WORK INSTRUCTIONS:
Everything from the line containing "const middle = new" to the line containing "# parts come", both lines included, must be copied exactly; nothing else should be.

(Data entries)
######

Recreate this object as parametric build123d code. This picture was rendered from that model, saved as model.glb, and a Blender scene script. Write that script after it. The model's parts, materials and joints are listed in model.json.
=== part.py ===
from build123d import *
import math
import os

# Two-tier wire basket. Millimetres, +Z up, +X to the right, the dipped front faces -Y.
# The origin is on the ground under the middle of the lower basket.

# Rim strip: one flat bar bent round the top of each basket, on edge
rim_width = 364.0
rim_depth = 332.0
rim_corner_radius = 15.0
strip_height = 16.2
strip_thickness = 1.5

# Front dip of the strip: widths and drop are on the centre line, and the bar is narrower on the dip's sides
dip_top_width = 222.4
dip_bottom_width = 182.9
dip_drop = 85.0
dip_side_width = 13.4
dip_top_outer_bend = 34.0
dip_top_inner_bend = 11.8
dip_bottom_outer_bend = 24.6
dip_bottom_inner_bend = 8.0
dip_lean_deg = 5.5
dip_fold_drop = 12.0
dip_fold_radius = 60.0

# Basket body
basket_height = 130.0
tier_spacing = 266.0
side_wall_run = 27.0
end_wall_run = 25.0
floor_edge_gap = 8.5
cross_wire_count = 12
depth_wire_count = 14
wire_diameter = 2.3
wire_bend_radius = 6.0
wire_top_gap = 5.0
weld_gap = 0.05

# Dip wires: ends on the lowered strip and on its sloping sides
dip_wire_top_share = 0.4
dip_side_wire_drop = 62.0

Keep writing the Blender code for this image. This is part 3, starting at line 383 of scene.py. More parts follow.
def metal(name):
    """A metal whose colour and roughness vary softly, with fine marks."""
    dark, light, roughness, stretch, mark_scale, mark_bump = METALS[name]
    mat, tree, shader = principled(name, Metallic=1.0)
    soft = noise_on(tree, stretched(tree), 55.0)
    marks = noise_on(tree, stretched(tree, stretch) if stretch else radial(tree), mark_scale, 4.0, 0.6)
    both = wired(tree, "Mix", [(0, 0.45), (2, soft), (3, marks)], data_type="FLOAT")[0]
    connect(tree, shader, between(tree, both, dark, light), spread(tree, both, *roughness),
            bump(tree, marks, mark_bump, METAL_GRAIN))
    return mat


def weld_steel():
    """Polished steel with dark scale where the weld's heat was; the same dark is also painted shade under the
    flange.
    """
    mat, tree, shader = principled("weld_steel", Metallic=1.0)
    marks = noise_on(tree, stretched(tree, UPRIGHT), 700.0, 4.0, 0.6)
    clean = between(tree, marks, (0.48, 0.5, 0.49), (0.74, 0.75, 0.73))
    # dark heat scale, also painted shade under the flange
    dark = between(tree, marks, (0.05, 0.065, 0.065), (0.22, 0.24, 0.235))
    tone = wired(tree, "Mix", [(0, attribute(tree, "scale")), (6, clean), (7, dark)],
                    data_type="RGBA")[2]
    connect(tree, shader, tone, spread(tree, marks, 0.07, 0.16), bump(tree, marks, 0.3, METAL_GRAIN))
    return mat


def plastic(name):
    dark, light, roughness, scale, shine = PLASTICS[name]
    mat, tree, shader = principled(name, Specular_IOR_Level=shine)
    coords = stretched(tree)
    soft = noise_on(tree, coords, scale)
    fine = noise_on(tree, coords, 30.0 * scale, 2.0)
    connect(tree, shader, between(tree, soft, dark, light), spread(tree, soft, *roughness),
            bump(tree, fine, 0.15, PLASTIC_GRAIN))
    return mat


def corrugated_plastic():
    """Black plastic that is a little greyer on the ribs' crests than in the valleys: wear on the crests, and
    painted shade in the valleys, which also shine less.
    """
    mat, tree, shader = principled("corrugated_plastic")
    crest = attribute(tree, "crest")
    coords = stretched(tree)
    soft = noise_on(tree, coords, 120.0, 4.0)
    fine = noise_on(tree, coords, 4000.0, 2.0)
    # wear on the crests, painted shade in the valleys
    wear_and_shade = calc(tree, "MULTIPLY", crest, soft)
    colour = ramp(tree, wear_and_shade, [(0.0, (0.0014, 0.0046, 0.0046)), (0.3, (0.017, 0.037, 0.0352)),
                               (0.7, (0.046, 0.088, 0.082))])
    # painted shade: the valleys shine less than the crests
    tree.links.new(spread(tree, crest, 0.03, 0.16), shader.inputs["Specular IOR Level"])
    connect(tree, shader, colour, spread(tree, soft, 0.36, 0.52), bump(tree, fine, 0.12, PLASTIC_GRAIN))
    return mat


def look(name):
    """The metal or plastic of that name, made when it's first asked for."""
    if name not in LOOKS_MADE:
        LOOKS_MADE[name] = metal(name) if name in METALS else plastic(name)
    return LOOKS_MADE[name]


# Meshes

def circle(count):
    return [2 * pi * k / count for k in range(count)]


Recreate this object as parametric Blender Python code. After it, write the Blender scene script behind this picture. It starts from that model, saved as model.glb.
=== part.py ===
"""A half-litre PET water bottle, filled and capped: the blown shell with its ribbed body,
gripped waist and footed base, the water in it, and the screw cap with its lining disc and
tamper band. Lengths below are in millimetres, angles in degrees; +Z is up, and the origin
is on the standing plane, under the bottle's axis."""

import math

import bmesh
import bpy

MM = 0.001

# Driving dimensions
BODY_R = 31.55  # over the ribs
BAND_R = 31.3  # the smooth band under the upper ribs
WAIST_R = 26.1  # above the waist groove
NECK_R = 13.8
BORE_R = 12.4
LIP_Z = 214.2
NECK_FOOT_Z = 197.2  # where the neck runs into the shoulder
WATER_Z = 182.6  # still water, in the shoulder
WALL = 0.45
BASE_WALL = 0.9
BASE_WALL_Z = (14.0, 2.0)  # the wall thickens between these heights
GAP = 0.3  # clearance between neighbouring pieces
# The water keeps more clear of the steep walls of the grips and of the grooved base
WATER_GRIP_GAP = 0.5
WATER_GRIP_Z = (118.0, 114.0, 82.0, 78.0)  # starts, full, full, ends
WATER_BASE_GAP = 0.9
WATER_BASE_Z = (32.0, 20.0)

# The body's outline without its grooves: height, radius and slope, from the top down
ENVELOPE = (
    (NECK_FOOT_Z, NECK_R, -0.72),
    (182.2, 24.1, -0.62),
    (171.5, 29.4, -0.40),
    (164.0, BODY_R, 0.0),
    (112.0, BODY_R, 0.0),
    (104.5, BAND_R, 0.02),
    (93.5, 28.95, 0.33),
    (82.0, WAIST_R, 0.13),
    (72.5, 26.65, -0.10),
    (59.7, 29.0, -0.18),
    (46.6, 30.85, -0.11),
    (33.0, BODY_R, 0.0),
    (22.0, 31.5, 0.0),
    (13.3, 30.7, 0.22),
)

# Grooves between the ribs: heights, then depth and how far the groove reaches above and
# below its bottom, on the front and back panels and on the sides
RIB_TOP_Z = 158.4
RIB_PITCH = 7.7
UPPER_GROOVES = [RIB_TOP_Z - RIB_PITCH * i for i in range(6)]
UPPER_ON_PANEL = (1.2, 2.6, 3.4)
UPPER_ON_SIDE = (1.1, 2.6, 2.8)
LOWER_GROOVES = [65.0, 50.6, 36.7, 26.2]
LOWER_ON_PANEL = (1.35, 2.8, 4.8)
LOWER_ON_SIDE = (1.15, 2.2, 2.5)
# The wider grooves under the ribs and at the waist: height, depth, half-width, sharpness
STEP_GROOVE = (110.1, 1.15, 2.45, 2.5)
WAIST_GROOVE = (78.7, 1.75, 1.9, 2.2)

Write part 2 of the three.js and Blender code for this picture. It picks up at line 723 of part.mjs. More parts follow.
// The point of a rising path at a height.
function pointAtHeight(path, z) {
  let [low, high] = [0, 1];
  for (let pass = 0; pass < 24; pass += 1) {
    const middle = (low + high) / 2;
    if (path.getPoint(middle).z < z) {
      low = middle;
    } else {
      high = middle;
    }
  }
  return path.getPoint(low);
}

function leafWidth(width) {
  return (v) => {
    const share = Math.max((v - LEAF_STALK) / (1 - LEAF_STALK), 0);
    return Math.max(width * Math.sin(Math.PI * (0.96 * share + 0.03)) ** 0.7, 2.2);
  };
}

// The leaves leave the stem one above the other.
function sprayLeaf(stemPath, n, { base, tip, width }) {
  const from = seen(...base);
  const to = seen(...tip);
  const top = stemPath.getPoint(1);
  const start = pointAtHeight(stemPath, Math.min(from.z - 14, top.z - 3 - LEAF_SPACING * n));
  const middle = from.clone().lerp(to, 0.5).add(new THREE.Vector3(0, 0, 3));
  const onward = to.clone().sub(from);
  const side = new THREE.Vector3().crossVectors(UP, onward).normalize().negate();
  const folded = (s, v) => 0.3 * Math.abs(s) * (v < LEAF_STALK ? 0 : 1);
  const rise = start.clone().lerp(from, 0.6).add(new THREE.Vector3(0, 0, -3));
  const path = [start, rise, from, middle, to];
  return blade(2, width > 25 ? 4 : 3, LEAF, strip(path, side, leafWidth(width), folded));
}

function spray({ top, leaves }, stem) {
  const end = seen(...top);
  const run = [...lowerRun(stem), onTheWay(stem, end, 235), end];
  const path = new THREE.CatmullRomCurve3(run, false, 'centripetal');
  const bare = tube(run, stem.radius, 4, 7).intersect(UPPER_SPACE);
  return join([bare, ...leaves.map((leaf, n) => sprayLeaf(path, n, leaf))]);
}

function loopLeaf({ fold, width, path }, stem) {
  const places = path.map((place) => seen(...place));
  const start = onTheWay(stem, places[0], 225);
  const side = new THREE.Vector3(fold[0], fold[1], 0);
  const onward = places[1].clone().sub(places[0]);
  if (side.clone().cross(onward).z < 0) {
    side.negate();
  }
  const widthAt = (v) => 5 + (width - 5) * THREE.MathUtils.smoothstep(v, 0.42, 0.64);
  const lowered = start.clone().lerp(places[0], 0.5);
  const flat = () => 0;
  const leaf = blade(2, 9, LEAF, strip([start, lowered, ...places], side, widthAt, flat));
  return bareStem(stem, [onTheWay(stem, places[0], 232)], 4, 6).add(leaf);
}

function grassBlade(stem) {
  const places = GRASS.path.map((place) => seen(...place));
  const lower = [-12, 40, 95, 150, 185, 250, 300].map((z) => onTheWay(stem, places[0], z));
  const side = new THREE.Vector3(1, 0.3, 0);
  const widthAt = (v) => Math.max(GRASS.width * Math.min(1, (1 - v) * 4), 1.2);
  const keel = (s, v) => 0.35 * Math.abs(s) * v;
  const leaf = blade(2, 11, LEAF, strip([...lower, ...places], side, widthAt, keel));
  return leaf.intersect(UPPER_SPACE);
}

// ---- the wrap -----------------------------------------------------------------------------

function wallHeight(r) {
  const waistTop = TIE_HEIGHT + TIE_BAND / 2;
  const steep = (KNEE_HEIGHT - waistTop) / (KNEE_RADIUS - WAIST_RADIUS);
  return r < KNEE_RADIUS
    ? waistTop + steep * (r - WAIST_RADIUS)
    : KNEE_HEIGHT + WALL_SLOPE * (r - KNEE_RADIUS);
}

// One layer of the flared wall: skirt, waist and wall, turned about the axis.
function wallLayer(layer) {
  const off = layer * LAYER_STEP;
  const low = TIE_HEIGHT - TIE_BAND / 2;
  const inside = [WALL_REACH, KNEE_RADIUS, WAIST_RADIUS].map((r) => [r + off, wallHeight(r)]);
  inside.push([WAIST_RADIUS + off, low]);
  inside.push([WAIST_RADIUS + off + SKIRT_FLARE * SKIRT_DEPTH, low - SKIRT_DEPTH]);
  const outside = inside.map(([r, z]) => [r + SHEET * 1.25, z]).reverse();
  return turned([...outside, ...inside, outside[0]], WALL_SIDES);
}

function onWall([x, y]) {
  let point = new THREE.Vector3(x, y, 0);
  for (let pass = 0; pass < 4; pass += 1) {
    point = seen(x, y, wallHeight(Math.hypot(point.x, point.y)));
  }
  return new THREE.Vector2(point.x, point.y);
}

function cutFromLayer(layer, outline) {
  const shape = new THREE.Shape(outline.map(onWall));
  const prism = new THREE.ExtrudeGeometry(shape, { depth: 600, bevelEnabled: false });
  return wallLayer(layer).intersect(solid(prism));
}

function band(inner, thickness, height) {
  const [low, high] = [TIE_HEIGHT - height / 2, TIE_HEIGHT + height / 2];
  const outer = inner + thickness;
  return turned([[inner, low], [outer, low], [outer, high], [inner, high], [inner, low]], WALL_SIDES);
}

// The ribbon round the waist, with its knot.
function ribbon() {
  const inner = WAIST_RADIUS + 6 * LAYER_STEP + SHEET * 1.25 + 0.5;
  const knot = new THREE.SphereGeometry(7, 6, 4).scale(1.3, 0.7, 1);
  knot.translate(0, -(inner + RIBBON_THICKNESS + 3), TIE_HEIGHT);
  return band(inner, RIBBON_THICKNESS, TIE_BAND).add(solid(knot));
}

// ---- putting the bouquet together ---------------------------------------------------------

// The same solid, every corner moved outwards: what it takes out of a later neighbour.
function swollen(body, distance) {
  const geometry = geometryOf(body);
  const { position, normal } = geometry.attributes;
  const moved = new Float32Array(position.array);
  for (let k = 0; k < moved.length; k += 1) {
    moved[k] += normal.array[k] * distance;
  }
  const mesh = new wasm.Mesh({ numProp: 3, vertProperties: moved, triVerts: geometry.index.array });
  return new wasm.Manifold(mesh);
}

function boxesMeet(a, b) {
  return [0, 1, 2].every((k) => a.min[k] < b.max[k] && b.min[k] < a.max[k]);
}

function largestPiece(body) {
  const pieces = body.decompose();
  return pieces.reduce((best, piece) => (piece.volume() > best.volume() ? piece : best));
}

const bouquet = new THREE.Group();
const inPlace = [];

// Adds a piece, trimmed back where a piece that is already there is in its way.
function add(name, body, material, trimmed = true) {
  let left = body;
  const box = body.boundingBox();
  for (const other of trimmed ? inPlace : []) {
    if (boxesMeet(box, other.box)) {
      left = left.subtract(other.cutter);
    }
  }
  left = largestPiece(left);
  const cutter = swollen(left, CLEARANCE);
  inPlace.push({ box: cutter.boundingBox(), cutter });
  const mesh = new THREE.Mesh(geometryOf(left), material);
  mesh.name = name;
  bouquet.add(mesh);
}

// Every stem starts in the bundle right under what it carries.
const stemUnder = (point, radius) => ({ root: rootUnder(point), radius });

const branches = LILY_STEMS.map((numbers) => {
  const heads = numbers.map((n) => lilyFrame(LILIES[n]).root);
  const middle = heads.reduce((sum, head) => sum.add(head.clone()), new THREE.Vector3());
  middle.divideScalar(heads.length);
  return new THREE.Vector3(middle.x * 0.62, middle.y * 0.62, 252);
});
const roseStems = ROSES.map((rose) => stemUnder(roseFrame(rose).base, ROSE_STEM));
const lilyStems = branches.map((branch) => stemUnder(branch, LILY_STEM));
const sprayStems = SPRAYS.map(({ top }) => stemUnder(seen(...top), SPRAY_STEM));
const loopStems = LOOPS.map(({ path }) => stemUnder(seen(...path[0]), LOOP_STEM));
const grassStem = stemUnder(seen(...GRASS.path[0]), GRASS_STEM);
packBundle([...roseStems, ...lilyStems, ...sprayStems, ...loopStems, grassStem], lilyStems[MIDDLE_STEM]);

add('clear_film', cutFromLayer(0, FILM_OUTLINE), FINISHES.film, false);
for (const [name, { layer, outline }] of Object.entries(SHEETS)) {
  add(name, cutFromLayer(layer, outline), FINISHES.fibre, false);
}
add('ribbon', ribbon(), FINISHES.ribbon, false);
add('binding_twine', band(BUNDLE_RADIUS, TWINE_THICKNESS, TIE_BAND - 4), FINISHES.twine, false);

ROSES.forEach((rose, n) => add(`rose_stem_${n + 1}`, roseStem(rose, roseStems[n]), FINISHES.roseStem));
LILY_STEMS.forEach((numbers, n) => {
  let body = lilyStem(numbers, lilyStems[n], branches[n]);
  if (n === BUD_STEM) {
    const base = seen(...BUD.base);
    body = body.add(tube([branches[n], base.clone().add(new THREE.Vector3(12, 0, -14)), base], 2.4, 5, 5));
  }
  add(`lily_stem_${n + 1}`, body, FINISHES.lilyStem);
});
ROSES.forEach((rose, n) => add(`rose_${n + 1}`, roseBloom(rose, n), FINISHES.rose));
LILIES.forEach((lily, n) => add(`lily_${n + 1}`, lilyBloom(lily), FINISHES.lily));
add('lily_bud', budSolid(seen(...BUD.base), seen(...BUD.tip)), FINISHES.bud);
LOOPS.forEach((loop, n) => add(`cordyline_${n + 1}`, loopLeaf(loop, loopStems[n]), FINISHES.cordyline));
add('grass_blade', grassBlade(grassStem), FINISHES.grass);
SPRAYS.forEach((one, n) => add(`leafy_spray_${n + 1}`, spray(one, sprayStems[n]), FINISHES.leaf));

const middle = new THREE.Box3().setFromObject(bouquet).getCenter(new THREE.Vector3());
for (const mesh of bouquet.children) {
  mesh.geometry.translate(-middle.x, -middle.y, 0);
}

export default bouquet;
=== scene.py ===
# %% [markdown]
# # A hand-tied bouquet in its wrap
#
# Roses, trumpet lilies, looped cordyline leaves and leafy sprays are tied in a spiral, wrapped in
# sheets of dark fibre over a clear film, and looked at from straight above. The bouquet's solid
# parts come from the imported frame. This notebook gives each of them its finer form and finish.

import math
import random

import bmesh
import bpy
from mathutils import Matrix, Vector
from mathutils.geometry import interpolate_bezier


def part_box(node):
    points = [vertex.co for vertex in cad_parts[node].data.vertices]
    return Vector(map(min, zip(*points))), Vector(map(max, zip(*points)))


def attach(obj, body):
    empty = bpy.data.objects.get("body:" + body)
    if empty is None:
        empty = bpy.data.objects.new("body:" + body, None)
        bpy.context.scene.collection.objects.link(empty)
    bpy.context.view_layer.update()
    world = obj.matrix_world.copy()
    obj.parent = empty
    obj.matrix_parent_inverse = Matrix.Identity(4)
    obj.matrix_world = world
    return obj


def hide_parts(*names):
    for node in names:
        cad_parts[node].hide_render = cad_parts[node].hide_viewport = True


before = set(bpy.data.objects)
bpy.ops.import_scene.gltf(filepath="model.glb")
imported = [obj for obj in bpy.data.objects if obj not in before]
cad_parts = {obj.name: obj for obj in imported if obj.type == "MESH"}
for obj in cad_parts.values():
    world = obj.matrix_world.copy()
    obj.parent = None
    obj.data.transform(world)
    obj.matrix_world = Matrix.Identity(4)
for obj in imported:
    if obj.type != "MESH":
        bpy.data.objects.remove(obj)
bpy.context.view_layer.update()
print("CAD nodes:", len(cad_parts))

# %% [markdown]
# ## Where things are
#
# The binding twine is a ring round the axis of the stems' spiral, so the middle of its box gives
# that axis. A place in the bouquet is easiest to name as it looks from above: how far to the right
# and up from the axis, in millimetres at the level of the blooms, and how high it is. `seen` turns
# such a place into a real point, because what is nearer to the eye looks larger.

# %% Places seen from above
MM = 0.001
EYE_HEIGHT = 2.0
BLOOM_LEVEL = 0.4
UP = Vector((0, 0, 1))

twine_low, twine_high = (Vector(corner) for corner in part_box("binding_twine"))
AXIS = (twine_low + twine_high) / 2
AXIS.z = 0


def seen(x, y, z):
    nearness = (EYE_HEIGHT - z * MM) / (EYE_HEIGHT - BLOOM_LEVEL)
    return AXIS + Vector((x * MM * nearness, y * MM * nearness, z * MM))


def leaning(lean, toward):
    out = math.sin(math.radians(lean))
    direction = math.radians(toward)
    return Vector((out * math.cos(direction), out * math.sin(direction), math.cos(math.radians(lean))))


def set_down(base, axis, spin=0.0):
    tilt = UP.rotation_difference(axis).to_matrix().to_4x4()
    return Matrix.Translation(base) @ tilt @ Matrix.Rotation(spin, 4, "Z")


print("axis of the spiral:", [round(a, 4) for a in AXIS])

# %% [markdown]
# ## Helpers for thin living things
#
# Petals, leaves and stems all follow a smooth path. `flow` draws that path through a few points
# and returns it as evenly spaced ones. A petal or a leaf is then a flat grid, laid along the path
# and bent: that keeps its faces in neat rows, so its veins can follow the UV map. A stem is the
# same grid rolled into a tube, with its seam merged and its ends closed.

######

EXERCISE OUTPUT:
const middle = new THREE.Box3().setFromObject(bouquet).getCenter(new THREE.Vector3());
for (const mesh of bouquet.children) {
  mesh.geometry.translate(-middle.x, -middle.y, 0);
}

export default bouquet;
=== scene.py ===
# %% [markdown]
# # A hand-tied bouquet in its wrap
#
# Roses, trumpet lilies, looped cordyline leaves and leafy sprays are tied in a spiral, wrapped in
# sheets of dark fibre over a clear film, and looked at from straight above. The bouquet's solid
# parts come from the imported frame. This notebook gives each of them its finer form and finish.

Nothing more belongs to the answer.